_What is asked_. Print the lines of the data, starting with the first, up to and including the line where "# end faces" appears.

_Data segment_.

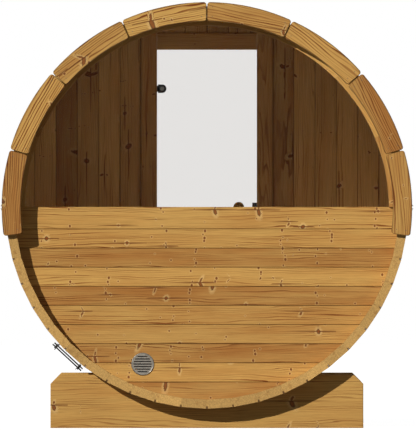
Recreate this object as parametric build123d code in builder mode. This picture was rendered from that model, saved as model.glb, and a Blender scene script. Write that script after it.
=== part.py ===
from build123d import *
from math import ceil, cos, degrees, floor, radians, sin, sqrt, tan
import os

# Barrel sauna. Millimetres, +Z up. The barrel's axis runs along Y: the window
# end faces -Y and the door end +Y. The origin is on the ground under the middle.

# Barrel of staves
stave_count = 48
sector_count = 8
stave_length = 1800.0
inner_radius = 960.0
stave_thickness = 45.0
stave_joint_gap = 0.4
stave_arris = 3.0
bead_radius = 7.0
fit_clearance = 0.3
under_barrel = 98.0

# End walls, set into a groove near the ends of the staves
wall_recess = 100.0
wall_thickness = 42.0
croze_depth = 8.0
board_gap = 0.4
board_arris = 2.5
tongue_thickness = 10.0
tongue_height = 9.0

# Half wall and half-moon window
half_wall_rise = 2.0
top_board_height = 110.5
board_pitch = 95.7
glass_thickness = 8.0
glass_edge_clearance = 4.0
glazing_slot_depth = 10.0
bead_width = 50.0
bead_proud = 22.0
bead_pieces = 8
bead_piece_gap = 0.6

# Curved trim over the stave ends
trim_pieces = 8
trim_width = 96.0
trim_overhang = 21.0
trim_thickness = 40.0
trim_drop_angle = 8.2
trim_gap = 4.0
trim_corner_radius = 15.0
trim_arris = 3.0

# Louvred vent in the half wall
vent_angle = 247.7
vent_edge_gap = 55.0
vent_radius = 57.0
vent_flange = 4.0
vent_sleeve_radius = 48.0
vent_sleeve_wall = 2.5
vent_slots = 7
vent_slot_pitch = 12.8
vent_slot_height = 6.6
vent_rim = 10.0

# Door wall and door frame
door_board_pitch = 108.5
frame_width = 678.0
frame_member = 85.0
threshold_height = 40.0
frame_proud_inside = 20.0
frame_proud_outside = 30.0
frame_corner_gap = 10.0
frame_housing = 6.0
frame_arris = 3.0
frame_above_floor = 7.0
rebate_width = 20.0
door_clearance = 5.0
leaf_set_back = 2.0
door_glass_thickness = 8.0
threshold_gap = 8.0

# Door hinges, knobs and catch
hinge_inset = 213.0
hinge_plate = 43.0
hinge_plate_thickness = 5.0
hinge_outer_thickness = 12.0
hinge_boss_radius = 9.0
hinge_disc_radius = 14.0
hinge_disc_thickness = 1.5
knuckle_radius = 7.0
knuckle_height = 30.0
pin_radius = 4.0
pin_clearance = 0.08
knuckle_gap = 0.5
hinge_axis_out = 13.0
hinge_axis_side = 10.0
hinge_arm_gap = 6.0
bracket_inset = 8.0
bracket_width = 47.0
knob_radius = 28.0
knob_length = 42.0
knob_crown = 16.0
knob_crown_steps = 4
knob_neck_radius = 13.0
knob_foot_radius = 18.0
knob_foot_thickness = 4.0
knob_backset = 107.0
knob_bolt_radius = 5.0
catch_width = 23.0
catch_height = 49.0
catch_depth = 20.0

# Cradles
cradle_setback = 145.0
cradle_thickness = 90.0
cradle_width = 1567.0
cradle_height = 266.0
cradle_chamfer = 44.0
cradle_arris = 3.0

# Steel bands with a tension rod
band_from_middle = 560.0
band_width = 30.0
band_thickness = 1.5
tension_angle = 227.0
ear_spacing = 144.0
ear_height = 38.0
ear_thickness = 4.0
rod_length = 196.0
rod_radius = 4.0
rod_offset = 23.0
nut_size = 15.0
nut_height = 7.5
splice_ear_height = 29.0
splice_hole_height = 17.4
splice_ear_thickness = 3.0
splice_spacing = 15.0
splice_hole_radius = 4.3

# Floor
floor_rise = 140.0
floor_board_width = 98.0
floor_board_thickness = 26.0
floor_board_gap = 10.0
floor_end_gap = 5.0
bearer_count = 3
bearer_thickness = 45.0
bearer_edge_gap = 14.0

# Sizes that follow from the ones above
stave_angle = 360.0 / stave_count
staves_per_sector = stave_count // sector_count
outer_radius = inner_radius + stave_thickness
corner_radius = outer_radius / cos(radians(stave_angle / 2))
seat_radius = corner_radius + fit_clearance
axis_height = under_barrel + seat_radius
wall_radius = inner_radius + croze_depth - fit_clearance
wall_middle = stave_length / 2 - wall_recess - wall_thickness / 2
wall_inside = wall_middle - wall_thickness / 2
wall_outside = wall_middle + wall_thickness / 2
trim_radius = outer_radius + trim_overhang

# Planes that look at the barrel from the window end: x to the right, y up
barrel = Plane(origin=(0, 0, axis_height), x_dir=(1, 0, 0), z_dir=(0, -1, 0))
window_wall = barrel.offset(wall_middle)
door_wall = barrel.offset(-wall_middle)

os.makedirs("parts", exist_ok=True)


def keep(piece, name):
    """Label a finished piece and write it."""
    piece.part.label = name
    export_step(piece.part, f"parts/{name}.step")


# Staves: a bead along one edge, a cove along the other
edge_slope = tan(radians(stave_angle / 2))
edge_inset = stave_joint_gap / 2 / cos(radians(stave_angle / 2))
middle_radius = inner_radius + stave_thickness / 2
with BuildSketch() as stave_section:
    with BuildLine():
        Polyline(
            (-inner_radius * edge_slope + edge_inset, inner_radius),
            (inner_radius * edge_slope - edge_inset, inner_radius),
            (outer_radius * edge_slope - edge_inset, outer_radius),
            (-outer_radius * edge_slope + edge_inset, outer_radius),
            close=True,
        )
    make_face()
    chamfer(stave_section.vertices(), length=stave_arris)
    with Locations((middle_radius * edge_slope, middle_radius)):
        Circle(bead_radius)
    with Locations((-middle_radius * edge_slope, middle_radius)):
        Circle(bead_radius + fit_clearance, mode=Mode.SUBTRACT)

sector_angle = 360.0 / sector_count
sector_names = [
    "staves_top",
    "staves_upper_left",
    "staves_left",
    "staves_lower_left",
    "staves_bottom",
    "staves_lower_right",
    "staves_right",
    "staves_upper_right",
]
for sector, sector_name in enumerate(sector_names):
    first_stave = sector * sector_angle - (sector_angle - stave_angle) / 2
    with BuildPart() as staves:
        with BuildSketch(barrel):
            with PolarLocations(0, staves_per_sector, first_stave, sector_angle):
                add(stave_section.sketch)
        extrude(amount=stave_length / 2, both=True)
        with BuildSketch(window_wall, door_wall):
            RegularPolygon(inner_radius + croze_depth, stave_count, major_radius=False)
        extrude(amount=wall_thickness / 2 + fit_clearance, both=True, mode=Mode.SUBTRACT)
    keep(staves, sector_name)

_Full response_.
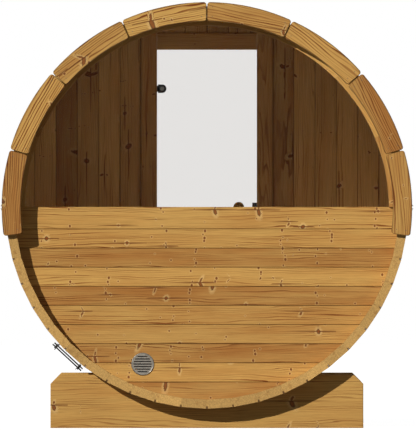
Recreate this object as parametric build123d code in builder mode. This picture was rendered from that model, saved as model.glb, and a Blender scene script. Write that script after it.
=== part.py ===
from build123d import *
from math import ceil, cos, degrees, floor, radians, sin, sqrt, tan
import os

# Barrel sauna. Millimetres, +Z up. The barrel's axis runs along Y: the window
# end faces -Y and the door end +Y. The origin is on the ground under the middle.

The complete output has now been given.